Attritable loyal wingman unmanned air vehicles (UAVs) might be best used as non-lethal “force multipliers” for the US Air Force’s (USAF’s) fleet of manned aircraft, says a report by think tank the Mitchell Institute.
Such low-cost unmanned assets cannot supplant the capabilities of sophisticated combat aircraft, says Mark Gunzinger, director of future concepts and capability assessments at the Mitchell Institute. He co-authoured the “Understanding the Promise of Skyborg and Low-Cost Attritable Unmanned Aerial Vehicles” report.
“They will not replace [the USAF’s] current requirements for [Lockheed Martin] F-35s, [Northrop Grumman] B-21s, future NGAD [Next Generation Air Dominance] and other high-end weapon systems,” Gunzinger said during a webinar presentation on 1 October. “Instead of replacing those capabilities, the maximum combat value will be realised by figuring out how to best combine the operations of this family of UAVs with manned systems. In other words, how to best leverage the attributes of both systems in the battlespace.”
Attritable UAVs are aircraft that are designed to be inexpensive enough to be lost in significant numbers during combat without breaking the bank. The USAF classifies the types as priced between $2 million and $20 million apiece.
The US Air Force Research Laboratory’s (AFRL’s) leading example of such an aircraft is its Low Cost Attritable Aircraft Technology flight demonstrator, the Kratos Defense XQ-58A Valkyrie, which would cost between $2 million and $3 million, depending on the quantity ordered.
The USAF has kept design requirements for attritable UAVs small because as aircraft get bigger they tend to cost more, says Colonel “Stryker” Haley, deputy division chief of Air Force Warfighting Integrating Capability’s Futures & Concepts Division. For example, the XQ-58A has a wingspan of 8.2m (27ft) and a dry weight of 1,130kg (2,500lb). The UAV has an internal payload capacity of 272kg.
“Given their modest payloads, these UAVs might have the greatest combat value if used for non-kinetic missions, such as electromagnetic warfare, persistent [command and control, intelligence, surveillance and reconnaissance], and other operations that can really take advantage of their force multiplying potential,” says Gunzinger.

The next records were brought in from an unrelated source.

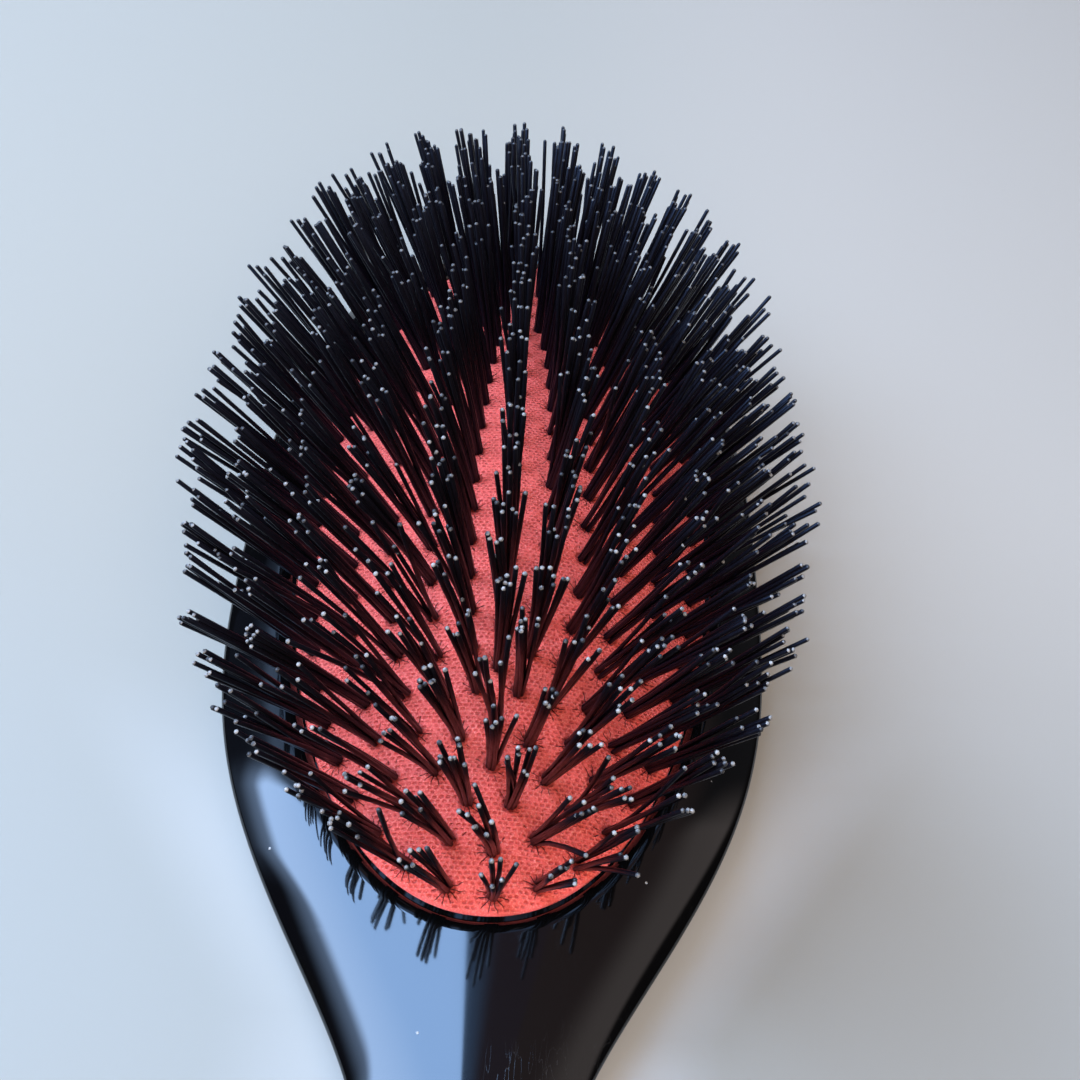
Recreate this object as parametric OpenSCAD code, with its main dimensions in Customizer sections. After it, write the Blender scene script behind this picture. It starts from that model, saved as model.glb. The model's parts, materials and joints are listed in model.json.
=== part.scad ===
// Oval pneumatic cushion hair brush, lying on its back with the bristles up.
// A one-piece moulded handle and head, a domed rubber cushion held by its
// bead in a groove round the head's recess, and bristle tufts that pass
// through the cushion, each drawn over a short wire anchor under it.
// Millimetres, +Z up. +Y runs along the brush towards the tip of the head.

/* [Handle and head] */
// Overall length, tip of the head to the end of the handle
brush_len = 220; // [184:1:264]
// Width of the head where it is widest
head_w = 63; // [53:1:76]
// Width of the neck at its narrowest
neck_w = 18.5; // [15.5:0.5:22]
// Width of the grip where it swells
grip_w = 23.5; // [20:0.5:28]
// Height of the rim above the surface it rests on
rim_z = 12.8; // [12.5:0.1:15]

/* [Cushion] */
// Length of the opening that the cushion fills
pad_len = 102; // [85:1:122]
// Width of the rim beside the cushion
rim_w = 6.9; // [6:0.1:8.3]
// Height of the dome above its edge
dome_h = 10.8; // [9:0.1:12.9]
// Thickness of the cushion sheet
pad_t = 1.4; // [1.1:0.1:1.7]

/* [Bristles] */
// Length of a tuft above the cushion
bristle_len = 19.4; // [16:0.2:23]
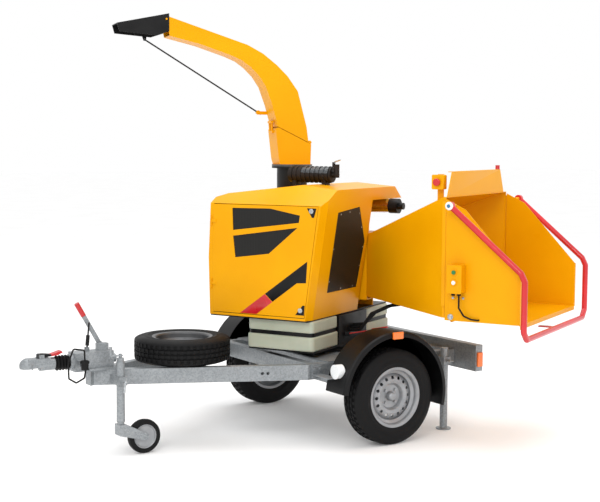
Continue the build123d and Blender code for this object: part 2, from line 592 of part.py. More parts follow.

The aircraft could also act as decoys or communication nodes.
“You can use them for multispectral decoys, not just the platform itself, but perhaps to deliver expendable decoys,” says Haley. “Think of that Russian nesting doll model, where I have this vehicle, it gets to the edge of the highly contested space, delivers a decoy, maybe instead of a missile. That starts to make it a little bit more difficult for our adversaries to target our higher cost systems like your F-35 or NGAD in the future.”
Moreover, by allowing attritable UAVs to fly ahead into contested airspace, while sweeping the horizon for enemy fighters or acting as decoys, networked manned aircraft that are flying behind could spot and fire at adversaries from greater ranges.
The UAVs could be used for some lethal missions, however. For example, an attritable aircraft could venture close to a dangerous target when releasing a precision-guided munition. That sort of mission might otherwise risk the life of a pilot. Moreover, a loyal wingman could serve as a guardian to a manned fighter, carrying air-to-air missiles and thus freeing space inside the weapons bay of stealth fighters for precision munitions.
So far, the AFRL has shown that it is technologically possible for one pilot to control and command seven loyal wingman UAVs at once, says Doug Meador, deputy programme manager of the Low Cost Attritable Aircraft Technology programme. And, despite popular perception and renderings released by aerospace manufacturers, loyal wingman UAVs and manned aircraft would not likely be flying close to one another, he adds.
“These aircraft won’t be within visual range of one another,” he says. “You can work with these aircraft with them being over the horizon.”